[START OF DATASET EXTRACT]

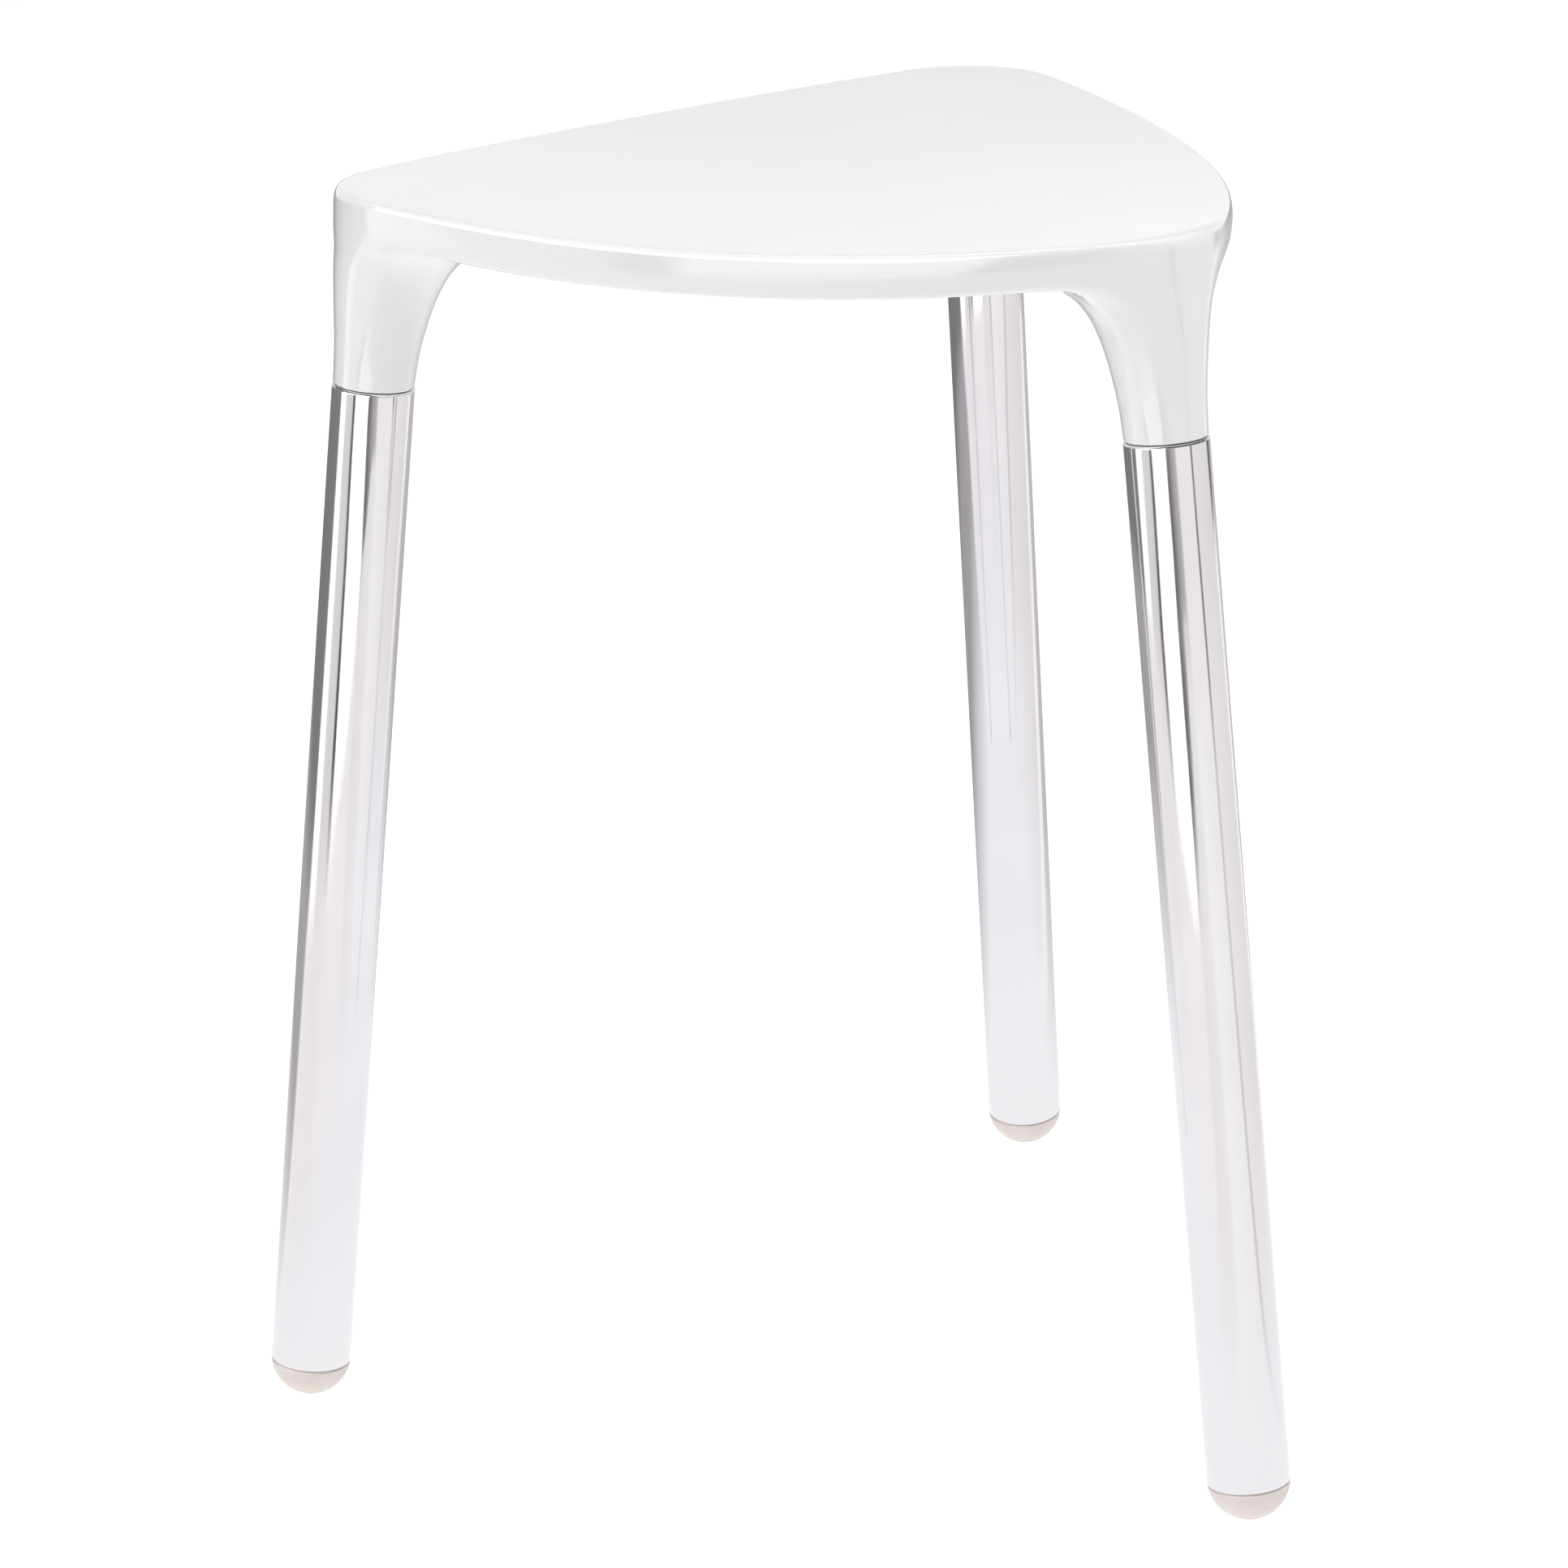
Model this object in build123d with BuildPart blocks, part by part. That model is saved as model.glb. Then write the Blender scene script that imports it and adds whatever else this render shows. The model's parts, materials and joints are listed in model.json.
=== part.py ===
"""Three-legged shower stool.

A moulded triangular seat stands on three splayed round legs.  Each corner of the seat runs
down into a round socket.  A brass insert in the socket takes a steel stud, the stud holds a
plastic plug, and the plug is pressed into the top of a plated tube.  A domed foot is pushed
into the bottom of each tube.

Frame: +Z up, floor at Z = 0, origin under the middle of the whole stool.  One straight edge of
the seat faces -Y and the back leg points to +Y.  Units are millimetres and degrees.
"""
import os
from math import atan2, cos, degrees, radians, sin, sqrt, tan

from build123d import *

# --- overall sizes ---------------------------------------------------------------------------
SEAT_HEIGHT = 435.0  # floor to the crest of the three corners
CORNER_REACH = 171.2  # seat axis to the tip of a corner, in plan
FOOT_REACH = 199.1  # seat axis to the middle of a foot, in plan

# --- seat ------------------------------------------------------------------------------------
CORNER_RADIUS = 43.0  # plan radius of a corner
SIDE_CROWN = 20.3  # how far a side bows out beyond a straight line between the corners
RIM_DIP = 5.4  # the middle of a side lies this far below the corners
DISH_DEPTH = 7.9  # the middle of the seat lies this far below the corners
SKIRT_HEIGHT = 14.4  # depth of the rim's upright face
SKIRT_DRAFT = 3.0  # the upright face leans inward on its way down
SKIRT_WALL = 4.0
TOP_WALL = 4.5
TOP_EDGE_RADIUS = 2.4
BOTTOM_EDGE_RADIUS = 1.6
RIB_THICKNESS = 2.4
RIB_PITCH = 36.0
RIB_SETBACK = 2.0  # the ribs end this far above the skirt's lower edge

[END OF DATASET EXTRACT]

■ SHORT EXERCISE:
Reproduce verbatim only this range: the first line of the material through the line that contains "into the bottom of each tube.", inclusive.

■ ANSWER TO THE PROBLEM:
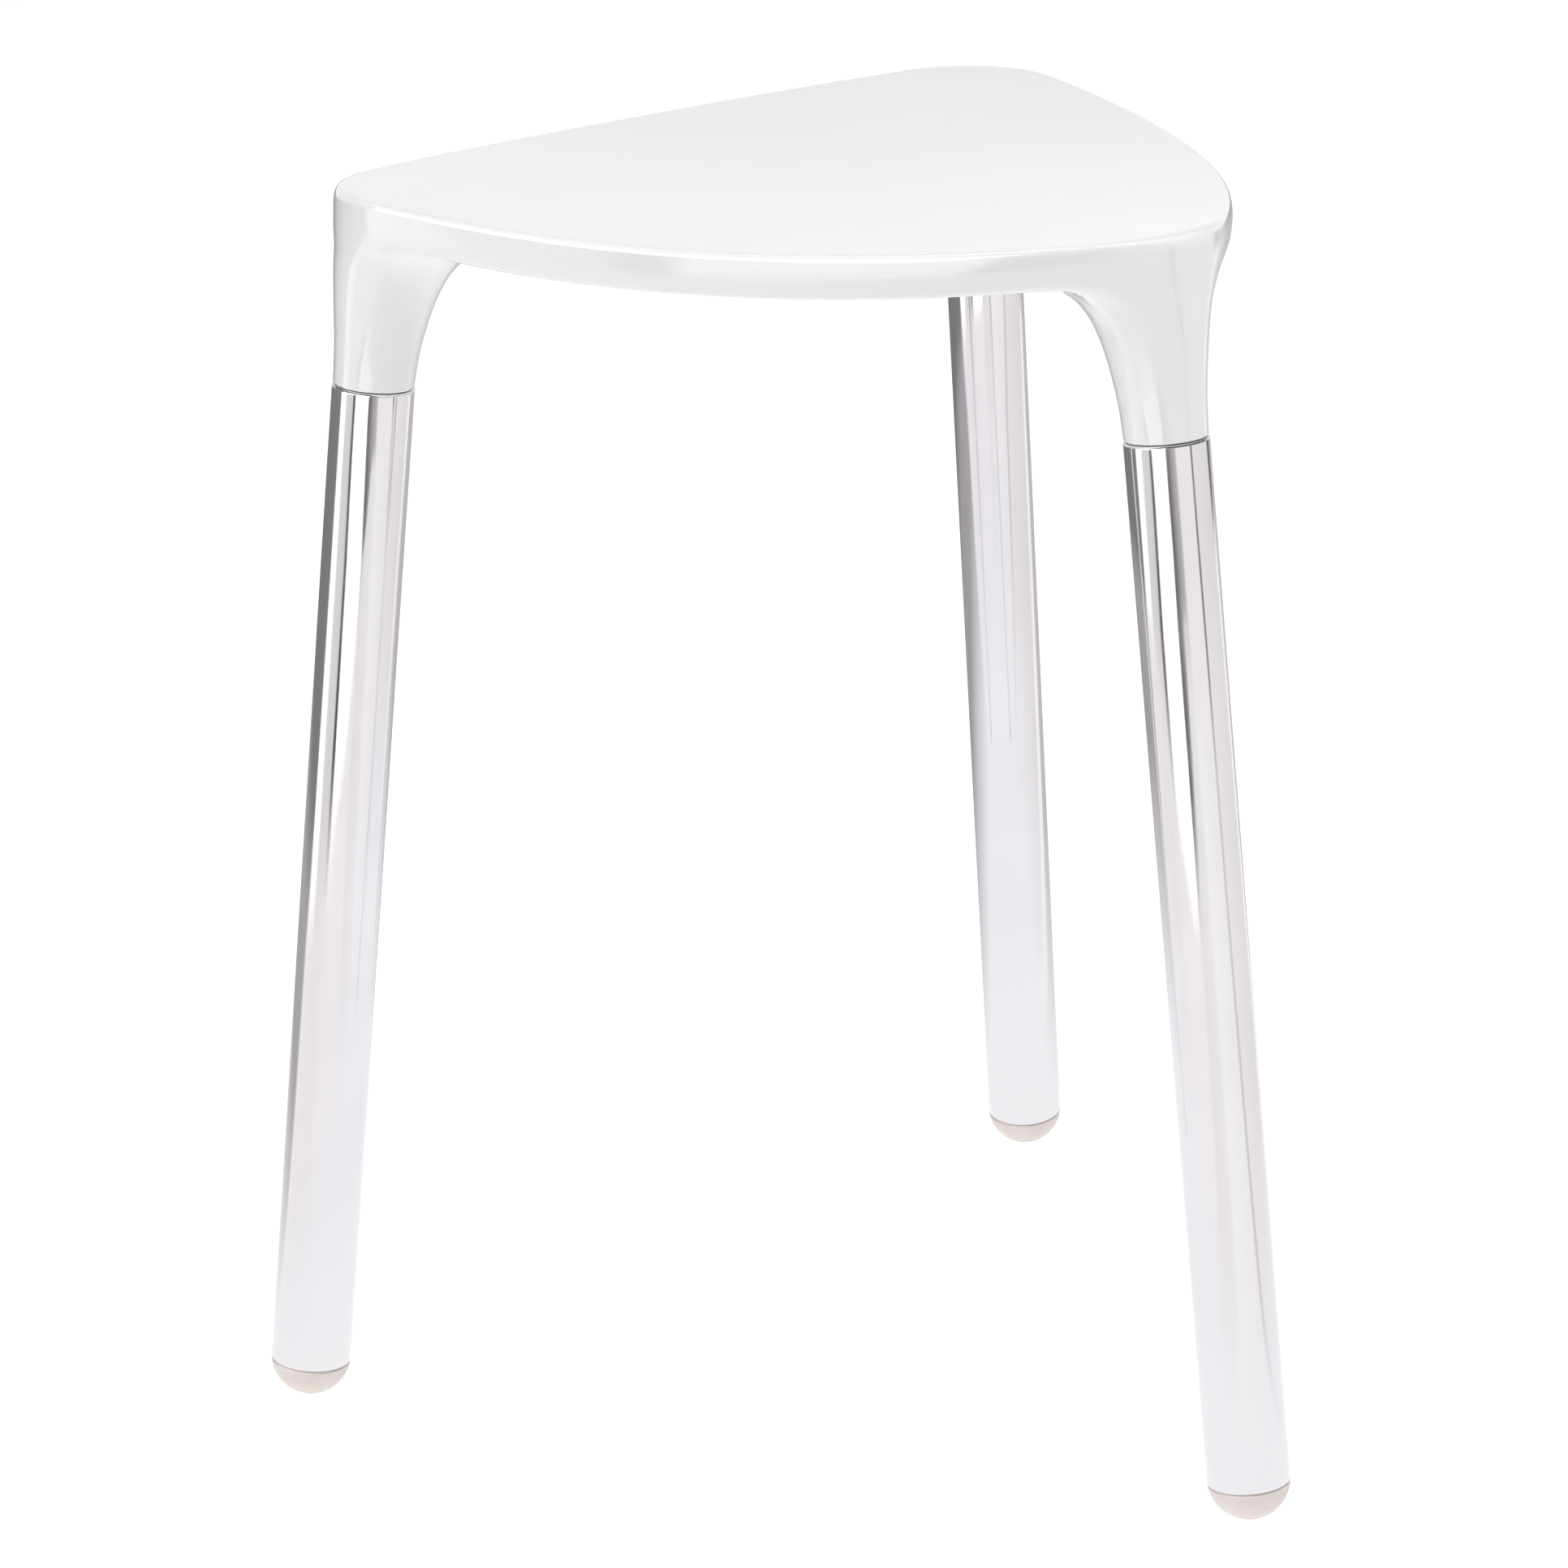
Model this object in build123d with BuildPart blocks, part by part. That model is saved as model.glb. Then write the Blender scene script that imports it and adds whatever else this render shows. The model's parts, materials and joints are listed in model.json.
=== part.py ===
"""Three-legged shower stool.

A moulded triangular seat stands on three splayed round legs.  Each corner of the seat runs
down into a round socket.  A brass insert in the socket takes a steel stud, the stud holds a
plastic plug, and the plug is pressed into the top of a plated tube.  A domed foot is pushed
into the bottom of each tube.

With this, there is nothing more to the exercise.